### Exercise
Reproduce the top of the data verbatim, through and including the line that contains "return material".

### CAD and scene scripts
# # # # #

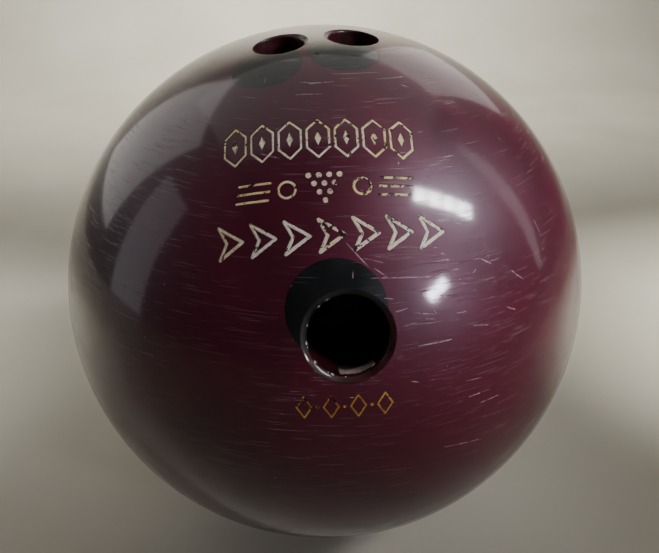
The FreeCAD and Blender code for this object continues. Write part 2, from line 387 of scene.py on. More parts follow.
def makeBrokenSkin(name, pale, stained):
    # the bright floor of a scratch or chip
    look = brokenLook
    material, tree, shader, place = newMaterial(name)
    grain = noiseField(tree, place, look["grainScale"], 4.0, 0.6)
    feed(tree, shader, {
        "Base Color": mixColour(tree, span(tree, grain, 0.36, 0.62), stained, pale),
        "Roughness": span(tree, grain, 0.3, 0.7, *look["haze"])})
    bumped(tree, shader, noiseField(tree, place, look["roughScale"], 3.0), look["rough"])
    return material


creamLook = {"fresh": (0.72, 0.64, 0.54), "aged": (0.66, 0.52, 0.22), "grime": (0.20, 0.11, 0.10),
             "bare": (0.03, 0.004, 0.008), "ageScale": 42.0, "chipScale": 460.0, "chips": 0.60,
             "wornScale": 38.0, "worn": 0.09, "roughness": 0.5, "metallic": 0.0}
goldLook = {"fresh": (0.80, 0.48, 0.10), "aged": (0.58, 0.26, 0.04), "grime": (0.10, 0.02, 0.012),
            "bare": (0.03, 0.003, 0.006), "ageScale": 95.0, "chipScale": 520.0, "chips": 0.60,
            "wornScale": 90.0, "worn": 0.08, "roughness": 0.42, "metallic": 0.35}
paintGrain = {"grimeScale": 640.0, "grimeStrength": 0.65, "scale": 1500.0, "depth": 0.00008,
              "bareRoughness": 0.3}


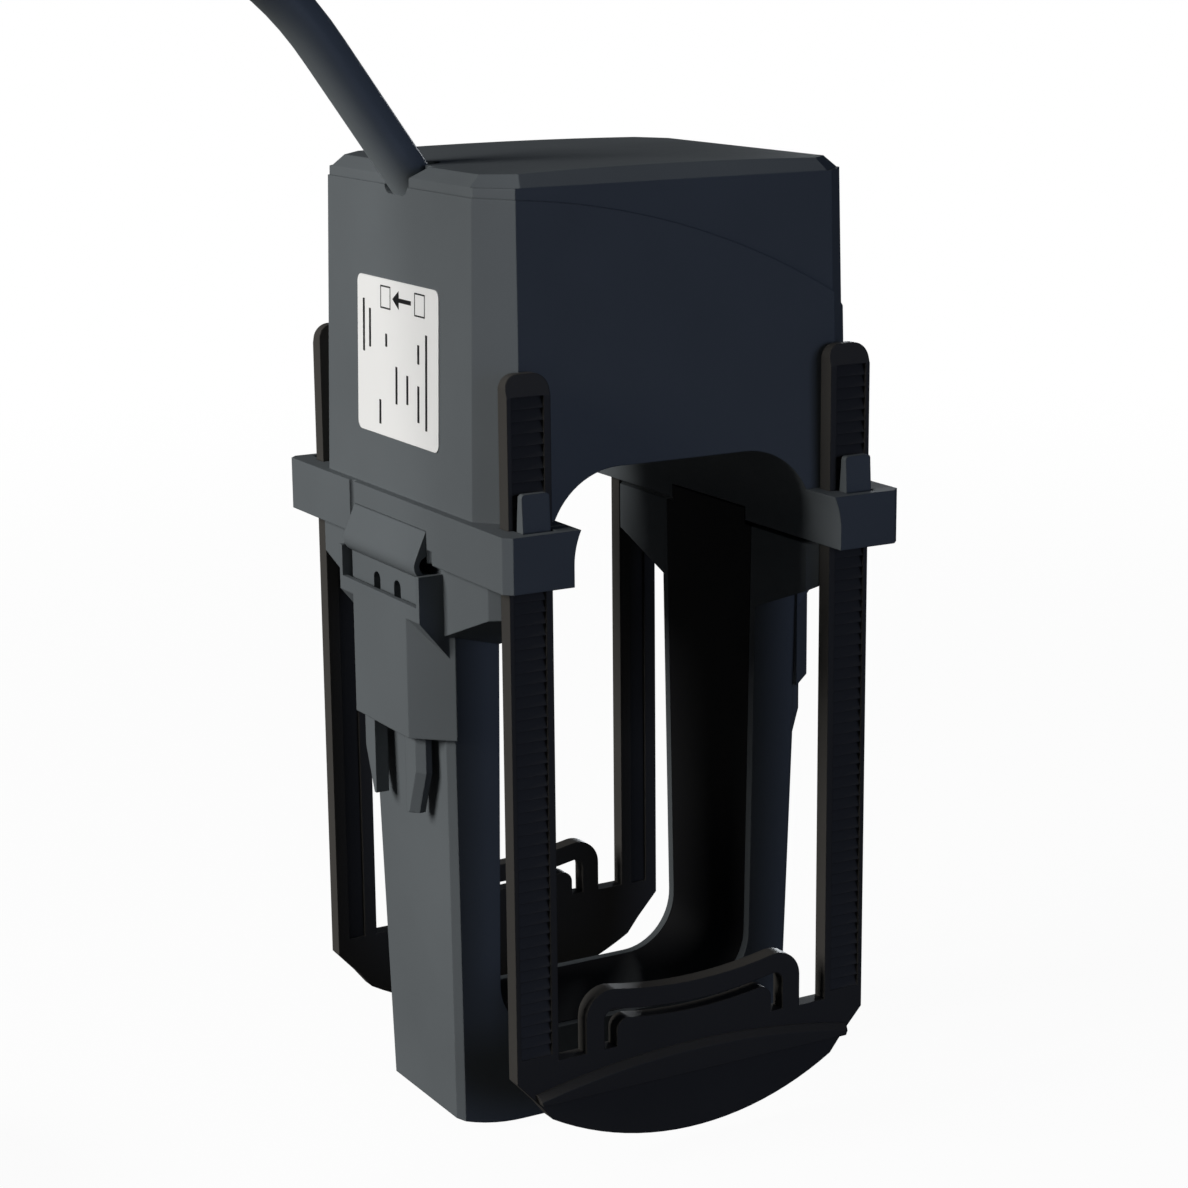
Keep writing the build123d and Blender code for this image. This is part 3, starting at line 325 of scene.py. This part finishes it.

# # # # #

### Response
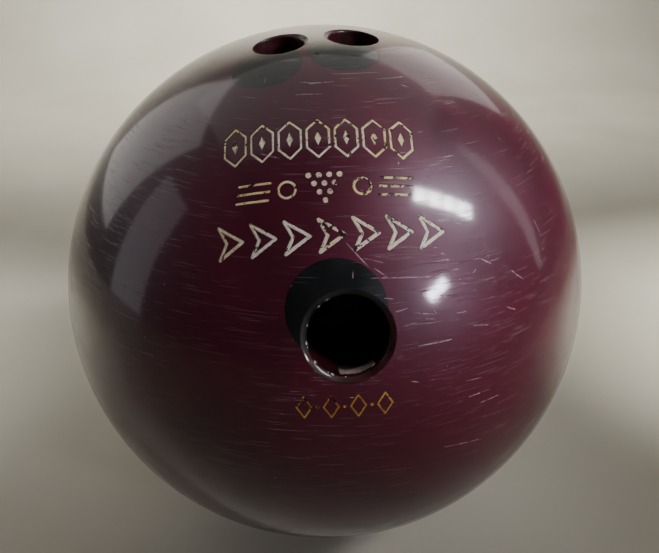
The FreeCAD and Blender code for this object continues. Write part 2, from line 387 of scene.py on. More parts follow.
def makeBrokenSkin(name, pale, stained):
    # the bright floor of a scratch or chip
    look = brokenLook
    material, tree, shader, place = newMaterial(name)
    grain = noiseField(tree, place, look["grainScale"], 4.0, 0.6)
    feed(tree, shader, {
        "Base Color": mixColour(tree, span(tree, grain, 0.36, 0.62), stained, pale),
        "Roughness": span(tree, grain, 0.3, 0.7, *look["haze"])})
    bumped(tree, shader, noiseField(tree, place, look["roughScale"], 3.0), look["rough"])
    return material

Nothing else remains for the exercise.